▶ _Provided material_
####################

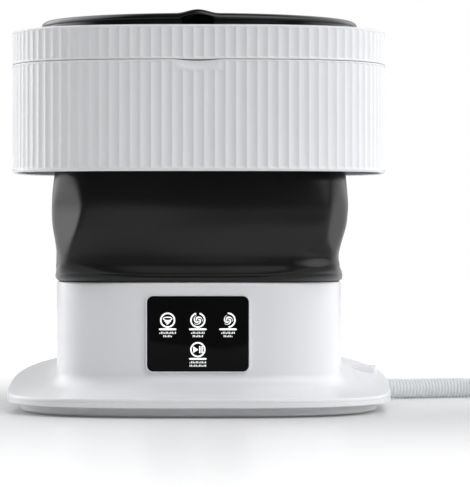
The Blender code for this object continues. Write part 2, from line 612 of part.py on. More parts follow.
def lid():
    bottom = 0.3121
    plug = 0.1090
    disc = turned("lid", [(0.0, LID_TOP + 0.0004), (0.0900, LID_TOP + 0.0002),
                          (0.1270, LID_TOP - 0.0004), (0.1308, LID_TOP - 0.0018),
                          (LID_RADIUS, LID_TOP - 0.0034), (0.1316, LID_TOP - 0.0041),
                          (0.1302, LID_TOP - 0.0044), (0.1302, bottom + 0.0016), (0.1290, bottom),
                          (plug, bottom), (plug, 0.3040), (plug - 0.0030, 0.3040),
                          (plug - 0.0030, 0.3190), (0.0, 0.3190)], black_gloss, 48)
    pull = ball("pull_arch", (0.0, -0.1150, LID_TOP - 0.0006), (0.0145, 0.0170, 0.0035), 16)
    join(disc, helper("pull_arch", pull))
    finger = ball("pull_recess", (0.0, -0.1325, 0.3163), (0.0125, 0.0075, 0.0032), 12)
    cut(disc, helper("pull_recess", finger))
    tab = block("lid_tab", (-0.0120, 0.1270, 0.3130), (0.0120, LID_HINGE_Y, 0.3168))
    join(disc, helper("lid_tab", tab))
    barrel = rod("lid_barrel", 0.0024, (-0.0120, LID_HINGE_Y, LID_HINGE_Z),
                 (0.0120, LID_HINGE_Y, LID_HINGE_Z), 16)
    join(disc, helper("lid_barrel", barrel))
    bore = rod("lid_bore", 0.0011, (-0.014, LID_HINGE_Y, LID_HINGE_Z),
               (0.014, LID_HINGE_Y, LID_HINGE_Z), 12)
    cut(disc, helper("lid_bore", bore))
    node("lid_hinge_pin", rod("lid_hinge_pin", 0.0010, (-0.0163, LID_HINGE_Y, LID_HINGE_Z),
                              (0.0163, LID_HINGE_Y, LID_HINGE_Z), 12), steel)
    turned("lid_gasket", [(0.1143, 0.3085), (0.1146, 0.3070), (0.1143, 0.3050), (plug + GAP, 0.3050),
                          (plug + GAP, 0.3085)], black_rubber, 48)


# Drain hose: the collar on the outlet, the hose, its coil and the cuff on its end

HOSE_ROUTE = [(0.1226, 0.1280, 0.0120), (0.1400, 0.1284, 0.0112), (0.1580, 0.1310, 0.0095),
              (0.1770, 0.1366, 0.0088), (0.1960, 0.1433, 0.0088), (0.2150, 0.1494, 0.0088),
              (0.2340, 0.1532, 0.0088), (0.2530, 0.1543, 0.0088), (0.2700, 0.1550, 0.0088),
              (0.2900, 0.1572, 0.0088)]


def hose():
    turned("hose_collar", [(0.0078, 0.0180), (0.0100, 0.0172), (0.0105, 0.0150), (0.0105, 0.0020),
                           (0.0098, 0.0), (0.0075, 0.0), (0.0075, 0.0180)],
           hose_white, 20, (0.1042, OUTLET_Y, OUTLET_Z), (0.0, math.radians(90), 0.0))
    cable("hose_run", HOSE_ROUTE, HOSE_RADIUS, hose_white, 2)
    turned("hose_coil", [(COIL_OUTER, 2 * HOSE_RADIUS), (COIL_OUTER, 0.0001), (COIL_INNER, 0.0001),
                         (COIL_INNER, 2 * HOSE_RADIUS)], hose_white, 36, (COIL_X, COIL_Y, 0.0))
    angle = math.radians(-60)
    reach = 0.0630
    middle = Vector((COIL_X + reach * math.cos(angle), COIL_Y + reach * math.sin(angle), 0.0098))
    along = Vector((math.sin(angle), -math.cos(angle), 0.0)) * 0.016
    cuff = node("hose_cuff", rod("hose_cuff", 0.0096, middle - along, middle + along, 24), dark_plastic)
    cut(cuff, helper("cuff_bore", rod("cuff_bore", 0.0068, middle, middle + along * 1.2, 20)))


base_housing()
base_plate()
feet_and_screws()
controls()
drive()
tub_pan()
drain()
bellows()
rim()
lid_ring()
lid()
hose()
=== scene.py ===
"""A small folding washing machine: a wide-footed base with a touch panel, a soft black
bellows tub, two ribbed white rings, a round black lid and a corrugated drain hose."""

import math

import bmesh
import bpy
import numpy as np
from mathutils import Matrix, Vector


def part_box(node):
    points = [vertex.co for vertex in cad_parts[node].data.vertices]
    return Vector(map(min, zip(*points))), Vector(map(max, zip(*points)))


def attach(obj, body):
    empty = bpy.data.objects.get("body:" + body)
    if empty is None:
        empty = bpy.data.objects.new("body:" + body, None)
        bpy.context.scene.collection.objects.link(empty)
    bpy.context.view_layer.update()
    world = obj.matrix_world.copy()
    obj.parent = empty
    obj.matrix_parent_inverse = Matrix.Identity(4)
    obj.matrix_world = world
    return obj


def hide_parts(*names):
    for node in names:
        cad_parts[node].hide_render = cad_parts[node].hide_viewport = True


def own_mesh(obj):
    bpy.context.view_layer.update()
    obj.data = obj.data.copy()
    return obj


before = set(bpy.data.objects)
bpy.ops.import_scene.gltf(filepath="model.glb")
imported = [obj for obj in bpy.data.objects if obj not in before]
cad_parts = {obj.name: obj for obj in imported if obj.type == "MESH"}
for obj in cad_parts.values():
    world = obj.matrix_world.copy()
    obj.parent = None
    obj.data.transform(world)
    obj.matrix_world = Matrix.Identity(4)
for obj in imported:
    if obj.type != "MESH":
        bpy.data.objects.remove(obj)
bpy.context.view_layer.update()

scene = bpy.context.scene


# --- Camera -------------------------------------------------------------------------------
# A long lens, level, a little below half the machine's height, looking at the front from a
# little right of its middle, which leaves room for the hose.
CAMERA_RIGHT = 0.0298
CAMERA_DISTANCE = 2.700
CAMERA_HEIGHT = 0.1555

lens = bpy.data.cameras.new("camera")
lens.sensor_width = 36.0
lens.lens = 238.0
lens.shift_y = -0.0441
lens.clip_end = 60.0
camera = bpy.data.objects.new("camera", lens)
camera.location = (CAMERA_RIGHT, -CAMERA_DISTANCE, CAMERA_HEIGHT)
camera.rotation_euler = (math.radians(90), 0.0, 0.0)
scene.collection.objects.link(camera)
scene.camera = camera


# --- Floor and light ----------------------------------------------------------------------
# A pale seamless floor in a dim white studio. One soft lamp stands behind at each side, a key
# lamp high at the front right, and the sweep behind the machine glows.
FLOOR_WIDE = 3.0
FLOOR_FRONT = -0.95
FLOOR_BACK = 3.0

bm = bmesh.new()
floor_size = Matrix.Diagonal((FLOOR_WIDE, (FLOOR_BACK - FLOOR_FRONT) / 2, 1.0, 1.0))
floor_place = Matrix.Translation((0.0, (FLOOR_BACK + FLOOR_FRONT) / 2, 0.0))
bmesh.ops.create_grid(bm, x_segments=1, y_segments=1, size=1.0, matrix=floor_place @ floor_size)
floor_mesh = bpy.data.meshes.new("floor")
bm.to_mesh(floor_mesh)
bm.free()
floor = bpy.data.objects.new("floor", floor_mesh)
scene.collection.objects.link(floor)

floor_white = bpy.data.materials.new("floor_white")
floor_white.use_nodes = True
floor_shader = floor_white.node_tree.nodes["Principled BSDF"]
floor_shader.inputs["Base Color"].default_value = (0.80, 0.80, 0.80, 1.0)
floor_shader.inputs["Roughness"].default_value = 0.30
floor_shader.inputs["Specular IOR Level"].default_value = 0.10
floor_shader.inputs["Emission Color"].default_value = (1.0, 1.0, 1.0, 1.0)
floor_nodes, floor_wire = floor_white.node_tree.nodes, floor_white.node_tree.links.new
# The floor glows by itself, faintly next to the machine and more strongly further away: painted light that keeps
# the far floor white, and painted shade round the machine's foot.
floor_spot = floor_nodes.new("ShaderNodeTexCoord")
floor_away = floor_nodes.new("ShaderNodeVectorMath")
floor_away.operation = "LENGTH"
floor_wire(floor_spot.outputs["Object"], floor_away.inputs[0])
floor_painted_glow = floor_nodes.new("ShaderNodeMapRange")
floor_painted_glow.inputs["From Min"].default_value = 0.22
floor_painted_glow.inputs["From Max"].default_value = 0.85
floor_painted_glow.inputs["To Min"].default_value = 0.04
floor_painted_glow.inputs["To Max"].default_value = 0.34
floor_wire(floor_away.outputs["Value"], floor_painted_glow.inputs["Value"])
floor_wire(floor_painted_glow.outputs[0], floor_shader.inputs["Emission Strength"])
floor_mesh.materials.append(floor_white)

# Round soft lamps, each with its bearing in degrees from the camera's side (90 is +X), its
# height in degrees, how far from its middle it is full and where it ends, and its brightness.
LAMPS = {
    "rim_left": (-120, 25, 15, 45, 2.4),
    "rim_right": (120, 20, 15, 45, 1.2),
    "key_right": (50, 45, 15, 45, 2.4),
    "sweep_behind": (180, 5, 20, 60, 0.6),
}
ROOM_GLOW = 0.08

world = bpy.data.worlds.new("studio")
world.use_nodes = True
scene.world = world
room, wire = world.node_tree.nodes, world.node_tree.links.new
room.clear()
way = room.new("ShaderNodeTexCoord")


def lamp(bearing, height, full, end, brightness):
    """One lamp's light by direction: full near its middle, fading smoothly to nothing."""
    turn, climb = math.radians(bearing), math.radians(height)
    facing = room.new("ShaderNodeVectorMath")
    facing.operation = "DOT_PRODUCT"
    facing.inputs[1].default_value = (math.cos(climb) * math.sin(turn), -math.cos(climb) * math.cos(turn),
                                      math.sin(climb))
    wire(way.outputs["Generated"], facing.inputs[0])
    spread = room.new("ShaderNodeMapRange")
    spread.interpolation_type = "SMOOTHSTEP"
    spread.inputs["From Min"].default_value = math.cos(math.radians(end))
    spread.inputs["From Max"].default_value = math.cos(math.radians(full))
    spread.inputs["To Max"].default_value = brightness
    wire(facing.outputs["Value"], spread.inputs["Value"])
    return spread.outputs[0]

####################

▶ _What is needed_
Set down, exactly and alone, the run of lines from the line that has "base_housing()" to the line that has "scene = bpy.context.scene".

▶ _Final result_
base_housing()
base_plate()
feet_and_screws()
controls()
drive()
tub_pan()
drain()
bellows()
rim()
lid_ring()
lid()
hose()
=== scene.py ===
"""A small folding washing machine: a wide-footed base with a touch panel, a soft black
bellows tub, two ribbed white rings, a round black lid and a corrugated drain hose."""

import math

import bmesh
import bpy
import numpy as np
from mathutils import Matrix, Vector


def part_box(node):
    points = [vertex.co for vertex in cad_parts[node].data.vertices]
    return Vector(map(min, zip(*points))), Vector(map(max, zip(*points)))


def attach(obj, body):
    empty = bpy.data.objects.get("body:" + body)
    if empty is None:
        empty = bpy.data.objects.new("body:" + body, None)
        bpy.context.scene.collection.objects.link(empty)
    bpy.context.view_layer.update()
    world = obj.matrix_world.copy()
    obj.parent = empty
    obj.matrix_parent_inverse = Matrix.Identity(4)
    obj.matrix_world = world
    return obj


def hide_parts(*names):
    for node in names:
        cad_parts[node].hide_render = cad_parts[node].hide_viewport = True


def own_mesh(obj):
    bpy.context.view_layer.update()
    obj.data = obj.data.copy()
    return obj


before = set(bpy.data.objects)
bpy.ops.import_scene.gltf(filepath="model.glb")
imported = [obj for obj in bpy.data.objects if obj not in before]
cad_parts = {obj.name: obj for obj in imported if obj.type == "MESH"}
for obj in cad_parts.values():
    world = obj.matrix_world.copy()
    obj.parent = None
    obj.data.transform(world)
    obj.matrix_world = Matrix.Identity(4)
for obj in imported:
    if obj.type != "MESH":
        bpy.data.objects.remove(obj)
bpy.context.view_layer.update()

scene = bpy.context.scene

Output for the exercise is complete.